--- BEGIN ---
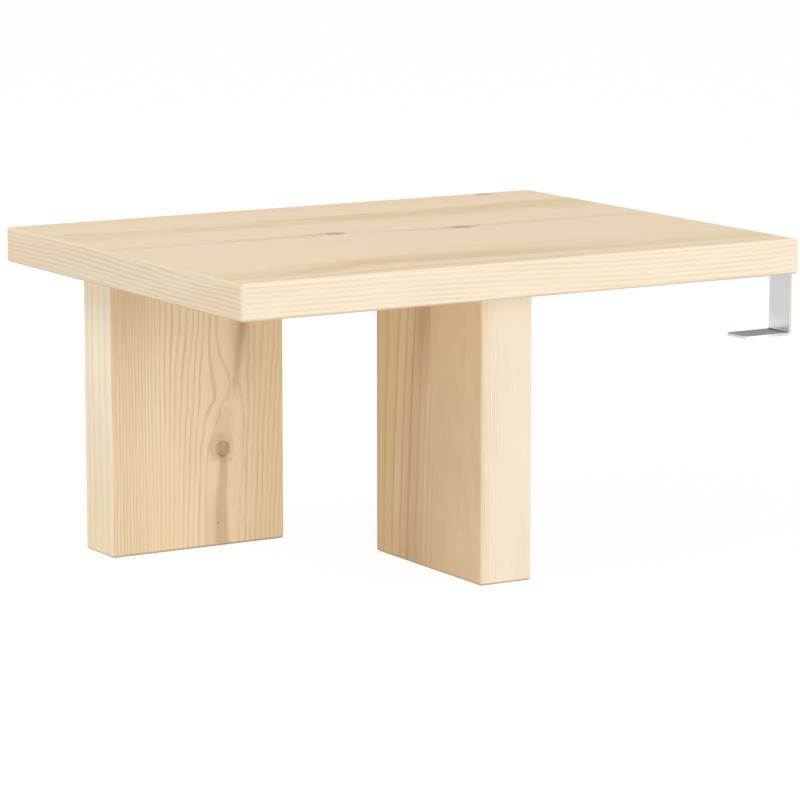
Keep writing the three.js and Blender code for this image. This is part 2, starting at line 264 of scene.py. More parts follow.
def set_surface(shader, sockets):
    surface = shader.tree.nodes["Principled BSDF"]
    for name, value in sockets.items():
        shader.feed(surface.inputs[name], value)


def srgb(red, green, blue):
    """A colour as it looks on screen, 0 to 255, turned into the linear colour of shaders."""
    shares = [value / 255 for value in (red, green, blue)]
    linear = [s / 12.92 if s <= 0.04045 else ((s + 0.055) / 1.055) ** 2.4 for s in shares]
    return (*linear, 1.0)


print("the shader helpers are ready")

# %% [markdown]
# Floor and background are plain white. A floor that only reflects light would come out grey in
# places, so most of it glows for rays that come straight from the camera or from a reflection. The
# rest is a matt surface, which keeps the soft shadow under the legs.

# %% Floor and background
FLOOR_REACH = 30.0
FLOOR_GLOW = 0.90
FLOOR_GLOW_LEVEL = 1.03
FLOOR_WHITE = srgb(252, 252, 252)
PLAIN_WHITE = (1.0, 1.0, 1.0, 1.0)


def seen_directly(shader):
    """1 for rays from the camera, from a reflection or through glass, and 0 for all others."""
    path = shader.node("ShaderNodeLightPath").socket.node.outputs
    kinds = ("Is Camera Ray", "Is Glossy Ray", "Is Transmission Ray")
    camera_ray, glossy_ray, through_ray = [Signal(shader, path[kind]) for kind in kinds]
    return camera_ray.at_least(glossy_ray).at_least(through_ray)


def make_floor():
    mesh = bmesh.new()
    bmesh.ops.create_grid(mesh, x_segments=1, y_segments=1, size=FLOOR_REACH)
    data = bpy.data.meshes.new("studio_floor")
    mesh.to_mesh(data)
    mesh.free()
    floor = bpy.data.objects.new("studio_floor", data)
    scene.collection.objects.link(floor)
    floor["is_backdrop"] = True
    material, shader = new_material("studio_white")
    set_surface(shader, {"Base Color": FLOOR_WHITE, "Roughness": 0.9, "Specular IOR Level": 0.0})
    matt = Signal(shader, shader.tree.nodes["Principled BSDF"].outputs[0])
    light = {"Color": PLAIN_WHITE, "Strength": FLOOR_GLOW_LEVEL}
    glow = shader.node("ShaderNodeEmission", None, light)
    factor = seen_directly(shader) * FLOOR_GLOW
    both = shader.node("ShaderNodeMixShader", None, {0: factor, 1: matt, 2: glow})
    shader.feed(shader.tree.nodes["Material Output"].inputs["Surface"], both)
    data.materials.append(material)


def make_world():
    world = bpy.data.worlds.new("studio_world")
    world.use_nodes = True
    scene.world = world
    shader = Shader(world.node_tree)
    background = shader.tree.nodes["Background"]
    shader.feed(background.inputs["Color"], PLAIN_WHITE)
    level = seen_directly(shader) * (1 - WORLD_LEVEL) + WORLD_LEVEL
    shader.feed(background.inputs["Strength"], level)


make_floor()
make_world()
print("the floor reaches", FLOOR_REACH, "m each way")

# %% [markdown]
# Every piece is first a bmesh, a mesh in memory that operators shape, and becomes an object only at
# the end. Holes are cut with Boolean modifiers that are applied at once, so that the finished mesh
# can be exported as it is.

# %% Mesh helpers
ROUND_STEPS = 48
TOLERANCE = 0.01 * MM
WELD = 0.002 * MM
SHARP_ANGLE = math.radians(30)
UP = Vector((0, 0, 1))


def to_object(name, mesh):
    """A finished bmesh as an object at the origin."""
    bmesh.ops.recalc_face_normals(mesh, faces=mesh.faces)
    data = bpy.data.meshes.new(name)
    mesh.to_mesh(data)
    mesh.free()
    made = bpy.data.objects.new(name, data)
    scene.collection.objects.link(made)
    return made


def box_mesh(low, high):
    mesh = bmesh.new()
    bmesh.ops.create_cube(mesh, size=1)
    bmesh.ops.scale(mesh, vec=high - low, verts=mesh.verts)
    bmesh.ops.translate(mesh, vec=(high + low) / 2, verts=mesh.verts)
    return mesh


def round_edges(mesh, edges, radius, steps):
    bmesh.ops.bevel(
        mesh, geom=list(edges), offset=radius, offset_type="OFFSET", affect="EDGES",
        segments=steps, profile=0.5, material=-1, clamp_overlap=True,
    )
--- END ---
### WRITTEN EXERCISE
Without changing anything, quote the lines from the top of the data to the line that contains "shader.feed(surface.inputs[name], value)", including that line.

### THE ANSWER
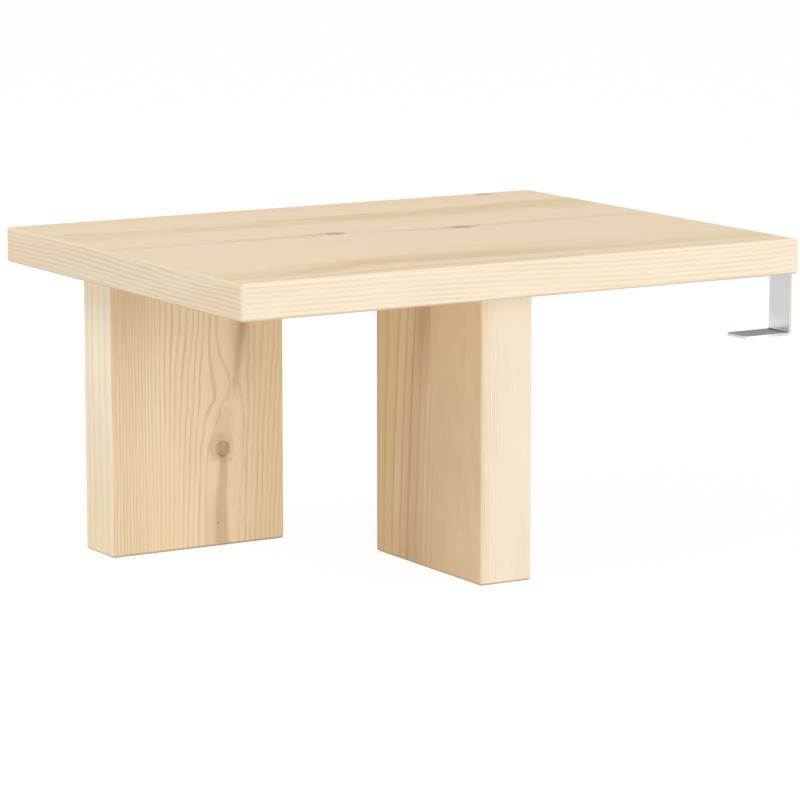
Keep writing the three.js and Blender code for this image. This is part 2, starting at line 264 of scene.py. More parts follow.
def set_surface(shader, sockets):
    surface = shader.tree.nodes["Principled BSDF"]
    for name, value in sockets.items():
        shader.feed(surface.inputs[name], value)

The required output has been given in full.